On the other hand, maximum |E_z/E₀| is 780 in the structure without the pin junction. This indicates that E_z is enhanced by 1.7 times by using the pin junction. In the case of S-ACE, at the peak frequency, |E_z/E₀| of 530 of the incident MMW magnitude E₀ can be applied to the core layer. This value indicates that the electric field enhancement in the D-ACE is approximately 2.5 times larger than that in the S-ACE. This is attributed to the fact that the D-ACE has twice the antenna aperture area of the S-ACE, and the MSLs are symmetrically coupled to the coupled microstrip resonant electrode, resulting in less distortion of the standing wave field. The small peak observed at 57.2 GHz in the S-ACE curve is caused by the resonance of the electric field in the MSL between the antenna and the junction of the microstrip antenna (MSA) and the resonant electrode. On the other hand, such a peak is not observed in the D-ACE curve because the impedance of the resonant electrode is changed by the MSL on the other side, and the resonance at 57.2 GHz is suppressed. Compared with the previously reported printed dipole type device with a pin junction [17], the D-ACE is approximately 1.63 times as large as |E_z/E₀|.

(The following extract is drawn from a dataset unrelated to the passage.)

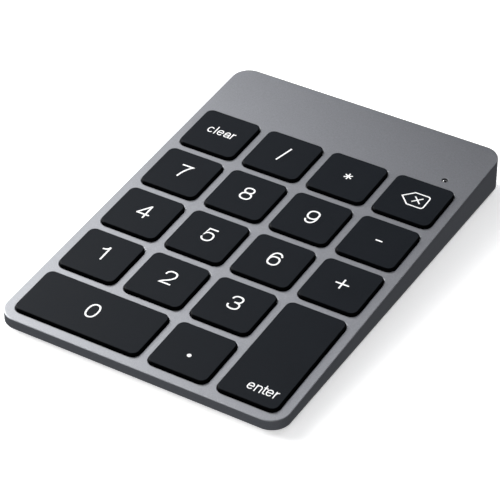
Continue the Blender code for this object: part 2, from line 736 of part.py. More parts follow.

Figure 12 shows the relationship between the electric field enhancement factor |E_z/E₀| and the distance Δy from the center of the coupled microstrip resonant electrode to the feeding point of the MSL. We can see that |E_z/E₀| increases with the increase in Δy, and the peak frequency shifts to the high-frequency side. This is due to the fact that the characteristic impedance is higher when Δy is smaller because the standing wave field induced in the coupled microstrip resonant electrode has its peak near the center. In this modulator, the MSL, MSA, and a coupled microstrip resonant electrode are impedance-matched at 110 Ω, which is much smaller than the characteristic impedance at Δy = 0. Therefore impedance matching is easier for smaller Δy.

Figure 13 shows the relationship between the electric field enhancement factor |E_z/E₀| and the frequency, where the effect of the phase mismatch between the electric field applied to the MRR waveguide and the light propagating in the MRR is considered in addition to the frequency response of the ACEs obtained in Figure 11. The number of times the light circulates in the MRR, F, is assumed to be 2.5 (i = 4). Here, the finesse of an MRR, F, is given by [23]

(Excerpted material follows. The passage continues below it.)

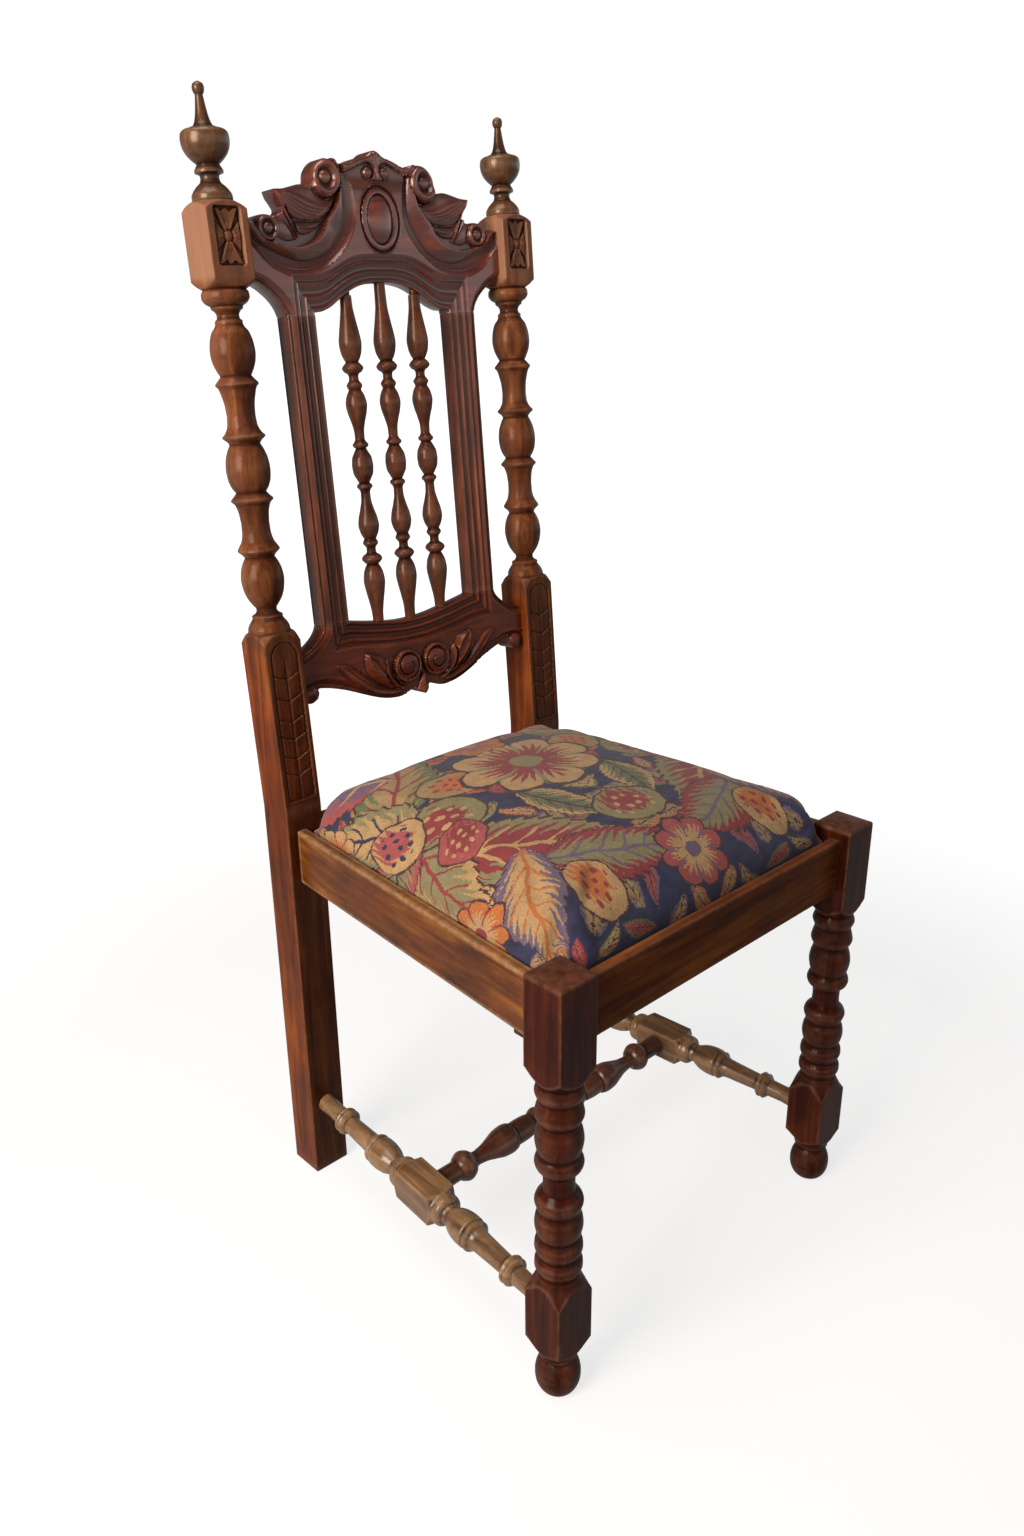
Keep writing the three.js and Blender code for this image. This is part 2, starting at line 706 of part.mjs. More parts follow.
function sideStretcher() {
  const blockHalf = stretcherBlockLength / 2;
  const run = (reach) => turning(stretcherAngleing, reach - faceSlack - blockHalf, stretcherRadius, blockHalf);
  const ends = (reach) => [[roundTenonRadius, reach - faceSlack], [roundTenonRadius, reach + tenonLength]];
  const profile = [
    ...halfTurn([...run(frontReach), ...ends(frontReach)]),
    ...run(backReach), ...ends(backReach),
  ];
  const lathe = turned(profile, 8);
  const half = stretcherBlock / 2;
  const blank = box([-half, -half, -overrun], [half, half, overrun]);
  const bar = common(blank, lathe).rotateX(-Math.PI / 2);
  const hole = moved(crossPeg(clearance), -stretcherX, -stretcherMiddle, -stretcherHeight);
  return cut(bar, hole.rotateZ(-stretcherAngle));
}

// The round tenon of a side stretcher in the chair's frame, at its front (-1) or back (1) end
function sideStretcherPeg(grow, end) {
  const reach = end < 0 ? frontReach : backReach;
  const length = reach + tenonLength + grow;
  return peg(roundTenonRadius + grow, 0, length)
    .rotateX(end < 0 ? Math.PI / 2 : -Math.PI / 2)
    .rotateZ(stretcherAngle)
    .translate(stretcherX, stretcherMiddle, stretcherHeight);
}

// Cross stretcher, in its own frame along Z, between the two square blocks
const crossReach = stretcherX - stretcherBlock / 2 / Math.cos(stretcherAngle);
const crossSlack = clearance + crossRadius * Math.tan(stretcherAngle);

function crossStretcher() {
  const half = [
    ...turning(crossTurning, crossReach - crossSlack, crossRadius),
    [roundTenonRadius, crossReach - crossSlack], [roundTenonRadius, crossReach + tenonLength],
  ];
  return turned([...halfTurn(half), ...half.slice(1)], 8).rotateY(Math.PI / 2);
}

function crossPeg(grow) {
  return peg(roundTenonRadius + grow, 0, crossReach + tenonLength + grow)
    .rotateY(Math.PI / 2)
    .translate(0, stretcherMiddle, stretcherHeight);
}

// Drop-in seat. Its plan is a tapering board, notched round the front legs and the back posts.
const lipFront = -legHalf + railSetBack + lipWidth;
const seatFront = lipFront + seatGap;
const seatBack = backRailFront + lipWidth - seatGap;
const notchX = legX - legHalf - seatGap;
const notchY = legHalf + seatGap;
const backNotchX = postX - postHalf - seatGap;
const backNotchY = railBack - seatGap;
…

$$F=\frac{\pi \sqrt{ra}}{1-ra}.$$

(14)

The finesse represents the number of times the light travels around the MRR before its energy is reduced to 1/e of the incident light power. Although the 3 dB bandwidth of the D-ACE is narrower than that of the printed dipole antenna type modulator, it is still as wide as 1.6 GHz. The 3 dB bandwidth of the S-ACE is approximately two times as wide as that of the D-ACE due to the influence of the small peak observed in Figure 11.

3.2. Phase Modulation Characteristics

Figure 14 shows the relationship between the coupling efficiency K, phase change f, and transmittance T. The phase change was calculated by substituting the electric field enhancement factor |E_z/E₀| at the peak frequency obtained from Figure 11 into E_z in Equation (14). In Figure 14a, we can see that the input power density required for driving, P, decreases with the decrease in the coupling efficiency K. On the other hand, Figure 14b shows that the transmittance T also decreases and the insertion loss increases with the decrease in K. That is, there is a trade-off between the phase enhancement effect and the insertion loss. Considering the insertion loss, K of 0.8 or larger is preferable for practical use. In the case of K = 0.8, the input power required to obtain a phase change of π/2 is 12.

W/m², which means that the modulation efficiency of the D-ACE modulator is 16.6 times higher than that of the printed dipole type modulator.

Figure 15 shows the relationship between the coupling efficiency K and the modulation speed f_Q of the MRR. The frequency allocation of the 60 GHz band assumed in this modulator is roughly 57~66 GHz [1]. Therefore, the frequency of the modulated wave is less than 10 GHz at most. This means that this MRR structure has a sufficient modulation bandwidth in the range of coupling efficiency K that satisfies the over coupling condition.

The proposed modulator is expected to exhibit the excellent characteristics discussed in this paper when the device is fabricated as designed. In particular, the electric-field-induced change in the refractive index in the FACQW significantly deteriorates unless each layer is grown according to the designed structure with the accuracy of a few monolayers (ML, 0.293 nm), as discussed in [28]. The relative positions of the resonant electrode and the optical waveguide are also important to obtain the expected electric field enhancement factor. Fabrication errors in the positions are desired to be within 1.0 μm.

The phase modulation of p/2 rad of the proposed modulator (D-ACE) can be obtained with an input power density of 12 W/m² in the 60 GHz band. Its modulation efficiency is expected to be three orders of magnitude larger than that of an antenna-integrated LN modulator [12] and two orders of magnitude larger than that of an antenna-integrated plasmonic modulator [13]. On the other hand, the 3 dB bandwidth of the D-ACE modulator is 1.6 GHz, which is approximately half of those of the LN and plasmonic modulators.

4. Conclusions

We proposed the InGaAs/InAlAs FACQW phase modulator composed of a coupled microstrip resonant electrode and MRR, and its RF and modulation characteristics were theoretically discussed. Owing to the strong resonant electric field by the coupled microstrip resonant electrode, the field intensity enhancement rate for the core layer is approximately 1.63 times higher than that of the printed dipole modulator. By utilizing both the large enhancement of the electric field in the resonant electrode and the large phase shift enhancement effect in the MRR, the phase change of tens of times higher than that of a printed dipole antenna-integrated modulator is expected to be obtained.